Un site fouillé au gré de l’aménagement du territoire
Dès les premières investigations, la présence de camps romains a été mise en évidence. Les opérations archéologiques qui se sont succédé ont permis d’aboutir à la reconnaissance d’une demi-douzaine de systèmes défensifs, de dimensions et parfois d’orientations différentes, datés de la fin du IIe et du Ier siècle avant notre ère. Trois fouilles extensives menées en 2014- 2015 (Mosaïques Archéologie & Acter, dir. L. Buffat), en 2016 (Inrap, dir. C. Ronco) et en 2023-2024 (Mosaïques Archéologie & Évéha, dir. M. Kielb Zaaraoui) ont concerné une surface d’un peu plus de 13 hectares au total, lors de l’aménagement de la ZAC du plateau de Lautagne. Elles ont permis d’explorer les angles sud-est de trois camps (D, E et F), qui se succèdent sur un laps de temps relativement bref, dans le second quart du Ier siècle avant notre ère. Le site est donc un lieu de campement régulier pour les troupes qui venaient guerroyer dans cette région, juste avant le déclenchement de la guerre des Gaules.
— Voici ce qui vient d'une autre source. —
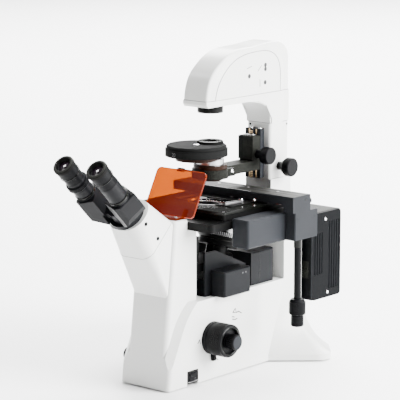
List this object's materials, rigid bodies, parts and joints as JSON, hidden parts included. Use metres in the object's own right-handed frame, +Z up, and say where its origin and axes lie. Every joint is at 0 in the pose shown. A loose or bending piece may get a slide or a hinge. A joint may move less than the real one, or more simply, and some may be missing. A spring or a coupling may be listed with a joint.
{
  "type": "inverted microscope",
  "caption": "Inverted fluorescence microscope: flared stand, inclined binocular head, mechanical stage, tilting illumination column with condenser, and a rear lamp house.",
  "frame": {"origin": "on the table, under the middle of the instrument's overall length and width", "axes": "+Z up; -Y towards the user at the eyepieces; +X towards the stage drive"},
  "size_m": [0.2915, 0.5898, 0.5356],
  "materials": {
    "white_paint": "gloss",
    "rubber": "matt",
    "black_plastic": "satin",
    "black_paint": "crinkle",
    "steel": "brushed",
    "black_gloss": "gloss",
    "black_anodised": "satin anodised",
    "chrome": "polished",
    "orange_acrylic": "clear orange",
    "glass": "polished",
    "brown_metal": "satin"
  },
  "bodies": {
    "stand": {"base_frame": "white_paint", "bottom_plate": "black_paint", "rubber_feet": "rubber", "neck_lower": "white_paint", "neck_upper": "white_paint", "bino_mount_ring": "black_anodised", "shield_holder": "black_plastic", "light_shield": "orange_acrylic", "switch_bezel": "black_plastic", "camera_port_tube": "black_anodised", "c_mount_adapter": "black_anodised", "mains_inlet": "black_plastic", "stage_frame": "black_anodised", "stage_pad": "black_anodised", "stage_plate": "black_gloss", "stage_insert": "chrome", "cross_block": "black_anodised", "filter_housing": "black_paint", "filter_panel": "black_paint", "epi_housing": "black_paint", "epi_tube": "black_anodised", "lamp_shell": "black_paint", "lamp_louvres": "black_paint", "lamp_grille": "steel", "lamp_bulb": "glass", "focus_guide": "steel", "hinge_pin": "steel"},
    "rocker": {"power_rocker": "black_plastic"},
    "dimmer": {"brightness_knob": "black_plastic"},
    "right_prism": {"prism_right": "black_anodised", "eyepiece_right": "black_plastic"},
    "left_prism": {"prism_left": "black_anodised", "eyepiece_left": "black_plastic"},
    "dioptre": {"dioptre_ring": "black_plastic"},
    "coarse": {"coarse_knobs": "black_plastic"},
    "fine": {"fine_knobs": "black_plastic"},
    "tension": {"tension_ring": "black_anodised"},
    "carriage": {"focus_carriage": "black_anodised"},
    "turret": {"nosepiece": "chrome", "objectives": "chrome"},
    "y_stage": {"stage_y_block": "black_anodised", "x_rail": "black_anodised"},
    "y_drive": {"y_knob": "black_plastic"},
    "x_drive": {"x_knob": "black_plastic"},
    "x_stage": {"specimen_holder": "black_anodised"},
    "clip": {"specimen_clip": "steel"},
    "rail_lock": {"rail_lock_knob": "black_plastic"},
    "filter": {"filter_slider": "black_anodised"},
    "column": {"column": "white_paint", "head_lower": "white_paint", "head_upper": "white_paint", "collector": "black_anodised", "condenser_rail": "black_anodised"},
    "clamp": {"clamp_knob": "black_plastic"},
    "condenser": {"condenser_carriage": "black_paint", "condenser_body": "brown_metal", "turret_cover": "black_gloss"},
    "condenser_drive": {"condenser_knob": "black_plastic"},
    "phase": {"phase_turret": "black_anodised"},
    "aperture": {"aperture_ring": "steel"}
  },
  "joints": [
    {"name": "power_switch", "type": "hinge", "parent": "stand", "child": "rocker", "pos_m": [0.049, -0.0795, 0.0152], "axis": [0, 1, 0], "range_deg": [-8, 8]},
    {"name": "brightness", "type": "hinge", "parent": "stand", "child": "dimmer", "pos_m": [-0.052, -0.105, 0.04], "axis": [1, 0, 0], "range_deg": [0, 270]},
    {"name": "eye_spacing_right", "type": "hinge", "parent": "stand", "child": "right_prism", "pos_m": [0, -0.1752, 0.2878], "axis": [0, -0.7071, 0.7071], "range_deg": [-20, 16]},
    {"name": "eye_spacing_left", "type": "hinge", "parent": "stand", "child": "left_prism", "pos_m": [0, -0.1752, 0.2878], "axis": [0, -0.7071, 0.7071], "range_deg": [-16, 20]},
    {"name": "dioptre_turn", "type": "hinge", "parent": "left_prism", "child": "dioptre", "pos_m": [-0.03458, -0.1841, 0.2789], "axis": [0, -0.7071, 0.7071], "range_deg": [-60, 60]},
    {"name": "focus_slide", "type": "slide", "parent": "stand", "child": "carriage", "axis": [0, 0, 1], "range_m": [-0.01, 0.002]},
    {"name": "coarse_focus", "type": "hinge", "parent": "stand", "child": "coarse", "pos_m": [0, -0.03, 0.071], "axis": [1, 0, 0], "range_deg": [-100, 25]},
    {"name": "fine_focus", "type": "hinge", "parent": "stand", "child": "fine", "pos_m": [0, -0.03, 0.071], "axis": [1, 0, 0], "continuous": true},
    {"name": "tension_lever", "type": "hinge", "parent": "stand", "child": "tension", "pos_m": [0.056, -0.03, 0.071], "axis": [1, 0, 0], "range_deg": [-30, 30]},
    {"name": "nosepiece_turn", "type": "hinge", "parent": "carriage", "child": "turret", "pos_m": [0, 0.05363, 0.22935], "axis": [0, 0.309, 0.9511], "continuous": true},
    {"name": "stage_y", "type": "slide", "parent": "stand", "child": "y_stage", "axis": [0, 1, 0], "range_m": [-0.06, 0.002]},
    {"name": "y_knob_turn", "type": "hinge", "parent": "y_stage", "child": "y_drive", "pos_m": [0.134, 0.0894, 0.11], "axis": [0, 0, 1], "range_deg": [-900, 60]},
    {"name": "stage_x", "type": "slide", "parent": "y_stage", "child": "x_stage", "axis": [1, 0, 0], "range_m": [-0.038, 0.038]},
    {"name": "x_knob_turn", "type": "hinge", "parent": "y_stage", "child": "x_drive", "pos_m": [0.134, 0.0894, 0.09], "axis": [0, 0, 1], "range_deg": [-560, 560]},
    {"name": "clip_open", "type": "hinge", "parent": "x_stage", "child": "clip", "pos_m": [0.046, 0.05, 0.285], "axis": [0, 0, 1], "range_deg": [-20, 10]},
    {"name": "rail_lock_turn", "type": "hinge", "parent": "y_stage", "child": "rail_lock", "pos_m": [0.135, 0.109, 0.287], "axis": [0, 1, 0], "range_deg": [-180, 180]},
    {"name": "filter_shift", "type": "slide", "parent": "stand", "child": "filter", "axis": [1, 0, 0], "range_m": [0, 0.04]},
    {"name": "column_tilt", "type": "hinge", "parent": "stand", "child": "column", "pos_m": [0, 0.204, 0.304], "axis": [-1, 0, 0], "range_deg": [0, 40]},
    {"name": "column_clamp", "type": "hinge", "parent": "column", "child": "clamp", "pos_m": [0.025, 0.178, 0.3245], "axis": [1, 0, 0], "range_deg": [-120, 120]},
    {"name": "condenser_slide", "type": "slide", "parent": "column", "child": "condenser", "axis": [0, 0, 1], "range_m": [-0.015, 0.008]},
    {"name": "condenser_focus", "type": "hinge", "parent": "condenser", "child": "condenser_drive", "pos_m": [0.03, 0.1316, 0.3486], "axis": [1, 0, 0], "range_deg": [-290, 160]},
    {"name": "phase_turn", "type": "hinge", "parent": "condenser", "child": "phase", "pos_m": [-0.0067, 0, 0.367], "axis": [0, 0, 1], "continuous": true},
    {"name": "aperture_lever", "type": "hinge", "parent": "condenser", "child": "aperture", "pos_m": [0, 0.027, 0.349], "axis": [0, 0, 1], "range_deg": [-25, 25]}
  ],
  "couplings": [
    {"joint": "eye_spacing_left", "follows": "eye_spacing_right", "ratio": -1},
    {"joint": "coarse_focus", "follows": "focus_slide", "rad_per_m": 166.66},
    {"joint": "y_knob_turn", "follows": "stage_y", "rad_per_m": 251.33},
    {"joint": "x_knob_turn", "follows": "stage_x", "rad_per_m": 251.33},
    {"joint": "condenser_focus", "follows": "condenser_slide", "rad_per_m": 209.44}
  ]
}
Un camp majeur de l’armée romaine à la fin de la République
Parmi ces camps, le plus grand d’entre eux, le camp F, est un exemple unique en France. Il appartient à la catégorie des aestiva, ces installations temporaires édifiées pour une campagne d’été durant laquelle les soldats couchaient sous tente. Sa superficie (environ 45 hectares) était suffisante pour accueillir deux légions romaines et leurs auxiliaires, soit une force composée de 10 000 à 15 000 hommes. Les fouilles ont permis d’explorer l’angle sud-est et la partie sud de l’enclos. Le fossé d’enceinte forme une ligne défensive particulièrement imposante au profil en V, de 5 mètres de large à l’ouverture et d’une profondeur maximale de 3 mètres. Lors du départ des troupes, ces camps étaient détruits et les creusements remblayés.
Les révélations du fossé
L’observation du remplissage du fossé est riche d’enseignements : il montre que deux équipes travaillaient vraisemblablement simultanément depuis l’intérieur et depuis l’extérieur du camp, au vu de l’alternance de couches de terre. Mais il indique aussi qu’un tri rigoureux des matériaux et une utilisation raisonnée des terres ont été mis en place dès le creusement du fossé. Selon les besoins, l’armée romaine a disposé le gravier ou la terre d’un côté ou de l’autre. Le sédiment issu du fossé a permis de constituer un rempart en terre (agger) de 6 mètres de large en moyenne. Sa hauteur est difficile à estimer : si l’on se fie aux indications de César dans sa Guerre des Gaules et à l’exemple du site d’Alésia, l’élévation pouvait atteindre 12 pieds romains (environ 3,60 mètres), sans compter la mise en place d’une palissade à son sommet. Et contrairement aux idées reçues, ici, aucune trace de tours d’observation n’a été retrouvée aux angles du rempart. Le long de cette levée de terre défensive, les vestiges d’une voie périphérique interne du camp, la via sagularis, nous sont parvenus sous la forme d’une petite rue pavée de galets.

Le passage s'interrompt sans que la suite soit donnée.